Fresh vegetables rarely find their way onto menus, other than in salads. Ensaladas mixtas (mixed salads) usually consist of a plate of lettuce or pepinos (cucumbers) and tomatoes (often served green, yet sweet) with oil and vinaigrette dressing. Palmito, the succulent heart of palm, is also common. Often you’ll receive canned vegetables. Sometimes you’ll receive shredded col (cabbage), often alone.
Plátano (plantain), a relative of the banana, is the main staple and almost always served fried, including as tostones, fried green plantains eaten as a snack. Yucca is also popular: it resembles a stringy potato in look, taste, and texture and is prepared and served like a potato in any number of ways. Boniato (sweet potato) and malanga, a bland root crop rich in starch, are used in many dishes.
Fruits
Elsewhere in the Caribbean, you can’t drive around a bend without having someone selling a bunch of ripe bananas or handfuls of papayas, mangoes, or coconuts. Not so in Cuba. You’ll pass fields of pineapples, melons, oranges, and grapefruits, but you won’t have easy access to any outside of hotel restaurant buffets or farmers markets. Virtually the entire fruit harvest goes to produce fruit juice.

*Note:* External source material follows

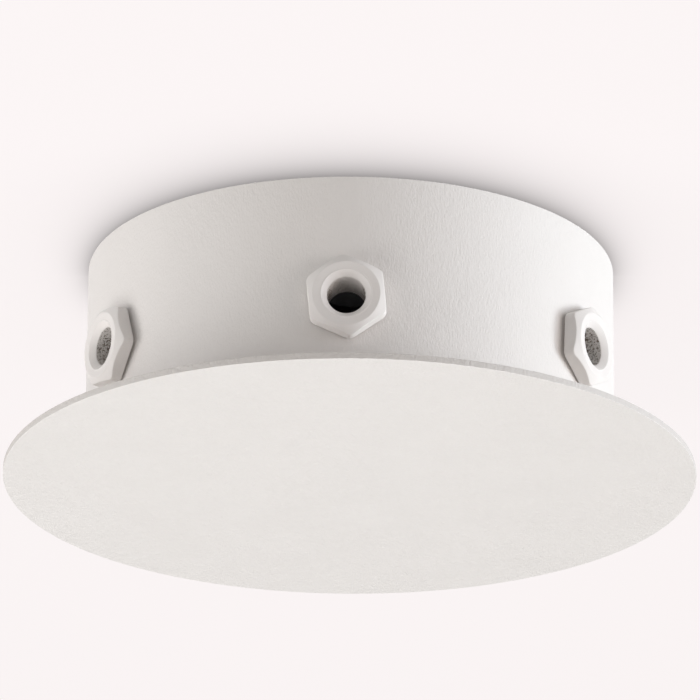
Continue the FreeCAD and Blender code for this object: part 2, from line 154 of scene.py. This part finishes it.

Local mercado agropecuarios sell well-known fruits such as papayas (which should be referred to as fruta bomba; in Cuba, “papaya” is a slang term for vagina), plus such lesser-known types as the furry mamey colorado, an oval, chocolate-brown fruit with a custardy texture and taste; the cylindrical, orange-colored marañon, or cashew-apple; the oval, coarse-skinned zapote, a sweet granular fruit most commonly found in Oriente; and the large, irregular-shaped guanábana, whose pulp is sweet and “soupy,” with a hint of vanilla.
Coconuts are rare, except in sweets and around Baracoa, where coconut forms a base for the nation’s only real regional cuisine.
Desserts
Cubans have a sweet tooth, as befits the land of sugar. They’re especially fond of sickly sweet sponge cakes (kek or ke) covered in soft “shaving-foam” icing and sold for a few centavos at panaderías (bakeries).
Flan, a caramel custard, is also popular (a variant is a delicious pudding called natilla), as is marmalade and cheese. Also try tatianoff, chocolate cake smothered with cream; chu, bite-size puff pastries stuffed with an almost-bitter cheesy meringue; and churrizo, deep-fried doughnut rings sold at every bakery and streetside stalls, where you can also buy galletas, sweet biscuits sold loose.
Coconut-based desserts include coco quemado (coconut pudding), coco rallado y queso (grated coconut with cheese in syrup), and the cucurucho, a regional specialty of Baracoa made of pressed coconut and sugar or honey.
Cubans are lovers of ice cream, sold at heladerías (ice-cream stores) and street stalls. Cubans use specific terms for different kinds of scoops. Helado, which means “ice cream,” also means a single large scoop; two large scoops are called jimagua; several small scoops is an ensalada; and sundae is ice cream served with fruit.